The repro shows two different test cases:
1. insert 0x0 two million times
2. insert 0x0123456789A12345 two million times
Depending on the length of the value the disadvantage of the stored procedure solution will be even bigger. On my test machine the results of the test queries below were:
(both tests were done with the same SQL Server 2008 instance - no change of any settings)
1. two million times value 0x0
a, using stored procedure : about 3460 logical reads, no disk IO, ~52 secs elapsed time
b, using new convert feature : about 5200 logical reads, no disk IO, < 1 sec elapsed time
2. two million times value 0x0123456789A12345
a, using stored procedure : about 3460 logical reads, no disk IO, ~157 secs elapsed time
b, using new convert feature : about 5200 logical reads, no disk IO, < 1 sec elapsed time
Repro Script:
========
create function sp_hexadecimal ( @binvalue varbinary(255) )
returns varchar(255)
as
begin
declare @charvalue varchar(255)
declare @i int
declare @length int
declare @hexstring char(16)
select @charvalue = '0x'
select @i = 1
select @length = datalength(@binvalue)
select @hexstring = '0123456789abcdef'
while (@i <= @length)
begin
declare @tempint int
declare @firstint int
declare @secondint int
select @tempint = convert(int, substring(@binvalue,@i,1))
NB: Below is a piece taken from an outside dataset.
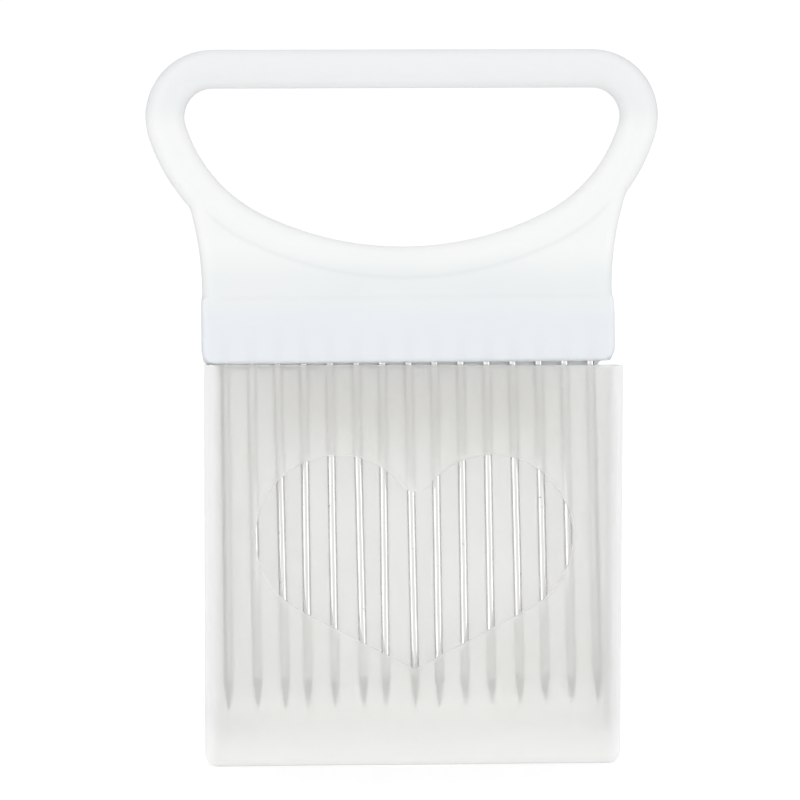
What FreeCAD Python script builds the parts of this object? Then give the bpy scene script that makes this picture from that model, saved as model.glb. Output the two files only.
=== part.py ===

select @firstint = floor(@tempint/16)
select @secondint = @tempint - (@firstint*16)
select @charvalue = @charvalue +
substring(@hexstring, @firstint+1, 1) +
substring(@hexstring, @secondint+1, 1)
select @i = @i + 1
end
return ( @charvalue )
end
create procedure cr_conv_test_table ( @value varbinary(16), @nr_rows int )
as
begin
declare @exist int
declare @counter int
set NOCOUNT ON
set statistics time off
set statistics io off
set statistics profile off
set @exist = ( select count(*) from sys.objects
where name = 'conv_test_table' and
type = 'U' )
if( @exist = 1 )
drop table conv_test_table
set @exist = ( select count(*) from sys.objects
where name = 'conv_test_table_temp' and
type = 'U' )
if( @exist = 1 )
drop table conv_test_table_temp
create table conv_test_table ( varbincol varbinary(16) )
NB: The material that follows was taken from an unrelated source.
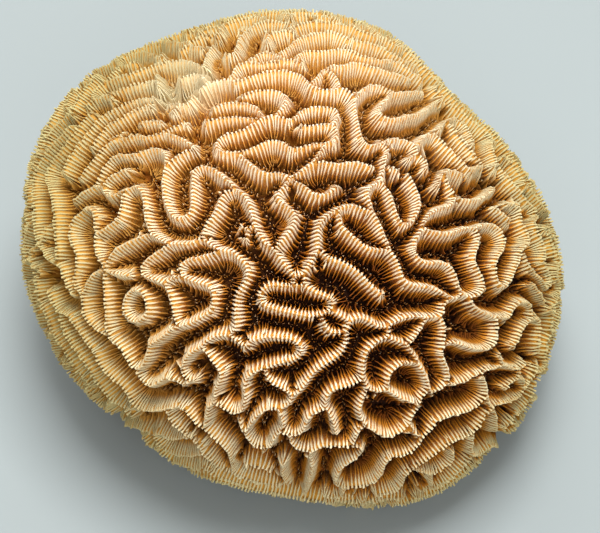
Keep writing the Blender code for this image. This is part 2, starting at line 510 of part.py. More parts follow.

create table conv_test_table_temp ( varbincol varbinary(16) )
set @counter = 10000
while @counter > 0
begin
insert into conv_test_table_temp values ( @value )
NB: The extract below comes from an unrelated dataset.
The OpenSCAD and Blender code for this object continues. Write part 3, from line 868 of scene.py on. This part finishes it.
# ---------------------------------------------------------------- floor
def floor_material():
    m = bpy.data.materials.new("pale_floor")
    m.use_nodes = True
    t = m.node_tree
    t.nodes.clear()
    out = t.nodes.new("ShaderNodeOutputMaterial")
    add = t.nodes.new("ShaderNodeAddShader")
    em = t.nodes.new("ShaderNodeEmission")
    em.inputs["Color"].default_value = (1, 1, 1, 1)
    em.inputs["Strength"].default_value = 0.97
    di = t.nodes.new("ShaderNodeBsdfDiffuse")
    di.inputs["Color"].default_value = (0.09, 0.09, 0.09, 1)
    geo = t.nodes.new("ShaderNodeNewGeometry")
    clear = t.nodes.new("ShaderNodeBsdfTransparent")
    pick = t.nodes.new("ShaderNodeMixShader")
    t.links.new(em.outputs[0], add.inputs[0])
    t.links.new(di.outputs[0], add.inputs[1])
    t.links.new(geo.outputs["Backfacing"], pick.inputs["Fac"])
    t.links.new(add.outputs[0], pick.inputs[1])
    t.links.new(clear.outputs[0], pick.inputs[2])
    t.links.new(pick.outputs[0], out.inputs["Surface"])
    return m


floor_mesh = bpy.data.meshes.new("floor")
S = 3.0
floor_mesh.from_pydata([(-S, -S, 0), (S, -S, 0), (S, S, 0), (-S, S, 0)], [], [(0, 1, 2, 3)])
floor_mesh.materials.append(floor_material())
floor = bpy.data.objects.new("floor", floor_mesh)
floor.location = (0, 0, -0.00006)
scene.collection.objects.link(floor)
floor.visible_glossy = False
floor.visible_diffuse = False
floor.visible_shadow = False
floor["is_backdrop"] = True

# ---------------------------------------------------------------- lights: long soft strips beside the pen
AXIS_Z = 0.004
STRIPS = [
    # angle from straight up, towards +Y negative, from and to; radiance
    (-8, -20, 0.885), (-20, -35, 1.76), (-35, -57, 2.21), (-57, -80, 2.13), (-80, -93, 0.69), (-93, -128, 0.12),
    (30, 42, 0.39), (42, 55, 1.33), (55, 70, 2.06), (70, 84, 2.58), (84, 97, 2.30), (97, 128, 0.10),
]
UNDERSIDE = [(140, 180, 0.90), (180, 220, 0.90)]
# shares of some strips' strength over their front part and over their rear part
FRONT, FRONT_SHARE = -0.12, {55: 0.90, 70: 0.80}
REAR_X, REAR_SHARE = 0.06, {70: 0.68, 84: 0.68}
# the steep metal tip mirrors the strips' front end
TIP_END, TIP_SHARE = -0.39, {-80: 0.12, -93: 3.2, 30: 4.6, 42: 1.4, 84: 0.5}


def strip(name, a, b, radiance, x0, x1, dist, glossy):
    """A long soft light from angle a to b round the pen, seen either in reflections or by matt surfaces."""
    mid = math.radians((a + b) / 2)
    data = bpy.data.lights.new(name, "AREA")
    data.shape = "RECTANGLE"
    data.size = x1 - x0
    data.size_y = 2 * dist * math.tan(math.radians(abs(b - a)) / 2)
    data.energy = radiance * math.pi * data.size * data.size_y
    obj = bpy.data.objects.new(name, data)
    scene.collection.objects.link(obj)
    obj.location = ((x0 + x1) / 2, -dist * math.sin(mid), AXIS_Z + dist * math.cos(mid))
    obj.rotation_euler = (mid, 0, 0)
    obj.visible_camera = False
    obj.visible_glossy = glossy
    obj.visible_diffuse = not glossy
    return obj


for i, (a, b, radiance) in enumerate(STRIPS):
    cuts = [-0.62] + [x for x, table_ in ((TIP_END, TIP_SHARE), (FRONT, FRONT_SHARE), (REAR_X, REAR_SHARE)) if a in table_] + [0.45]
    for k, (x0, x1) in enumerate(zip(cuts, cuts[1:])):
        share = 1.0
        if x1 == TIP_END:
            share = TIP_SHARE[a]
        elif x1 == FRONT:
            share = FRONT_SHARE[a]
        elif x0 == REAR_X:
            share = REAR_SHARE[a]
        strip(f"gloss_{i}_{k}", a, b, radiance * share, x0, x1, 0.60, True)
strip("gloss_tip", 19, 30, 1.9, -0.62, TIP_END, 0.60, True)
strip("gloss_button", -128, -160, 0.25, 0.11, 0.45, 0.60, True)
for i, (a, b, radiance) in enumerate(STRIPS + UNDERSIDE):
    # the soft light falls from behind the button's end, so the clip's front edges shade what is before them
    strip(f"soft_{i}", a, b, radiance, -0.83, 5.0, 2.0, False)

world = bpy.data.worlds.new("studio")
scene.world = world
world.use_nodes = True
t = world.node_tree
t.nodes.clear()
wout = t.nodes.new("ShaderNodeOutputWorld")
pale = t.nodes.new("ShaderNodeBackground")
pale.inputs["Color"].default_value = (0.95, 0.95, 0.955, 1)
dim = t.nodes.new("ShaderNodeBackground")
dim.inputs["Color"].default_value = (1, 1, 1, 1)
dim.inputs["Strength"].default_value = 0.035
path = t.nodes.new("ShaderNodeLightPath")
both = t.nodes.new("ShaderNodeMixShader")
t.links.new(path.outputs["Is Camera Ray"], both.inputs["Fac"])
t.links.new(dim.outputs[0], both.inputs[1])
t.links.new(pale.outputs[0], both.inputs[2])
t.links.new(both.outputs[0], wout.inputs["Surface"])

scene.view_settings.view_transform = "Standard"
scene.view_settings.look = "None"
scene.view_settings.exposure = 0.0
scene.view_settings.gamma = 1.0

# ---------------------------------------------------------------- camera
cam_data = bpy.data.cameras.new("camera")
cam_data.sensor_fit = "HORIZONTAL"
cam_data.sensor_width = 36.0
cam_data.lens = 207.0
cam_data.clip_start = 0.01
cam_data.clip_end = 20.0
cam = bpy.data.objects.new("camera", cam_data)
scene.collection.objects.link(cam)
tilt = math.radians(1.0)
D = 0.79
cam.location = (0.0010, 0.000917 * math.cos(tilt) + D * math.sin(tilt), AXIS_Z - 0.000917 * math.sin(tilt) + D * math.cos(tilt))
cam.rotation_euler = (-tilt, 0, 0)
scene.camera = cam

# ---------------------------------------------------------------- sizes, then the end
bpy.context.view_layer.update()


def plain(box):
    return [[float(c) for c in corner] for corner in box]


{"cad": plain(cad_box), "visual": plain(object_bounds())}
set @counter = @counter - 1
end
set @counter = @nr_rows
while @counter > 0
begin
insert into conv_test_table select * from conv_test_table_temp
set @counter = @counter - 1
end
end
-- create 2 million test rows
execute cr_conv_test_table 0x0, 200
set statistics time on
set statistics io on
-- compare runtime of stored procedure with new convert feature
select count(*) from conv_test_table
where dbo.sp_hexadecimal(varbincol) = '0x00'
select count(*) from conv_test_table
where CONVERT(varchar(255),varbincol,1) = '0x00'
-- create 2 million test rows
execute cr_conv_test_table 0x0123456789A12345, 200
set statistics time on
set statistics io on
-- compare runtime of stored procedure with new convert feature
select count(*) from conv_test_table
where dbo.sp_hexadecimal(varbincol) = '0x0123456789A12345'
select count(*) from conv_test_table
where CONVERT(varchar(255),varbincol,1) = '0x0123456789A12345'
Comments
- Anonymous
October 31, 2008
I like that sql 2008 has support for converting binary into hex strings, that's great !!!, however i still wish it would also support operations on varbinary columns like BITWISE AND/OR/XOR, do you know if that is in the plan for future? Also the last 2 queries in your post got me thinking a little bit. Looks like the "WHERE" clause in the query was first converting a varbinary field into a string then doing the comparison, and that conversion is ging to be done for every row in the table. I think it would be more performant to convert once the string to match into a varbinary variable, then use the varbinary variable to use in the select statement to compare direclty varbinary with varbinary, or is it not possible to do that with varbinary fields?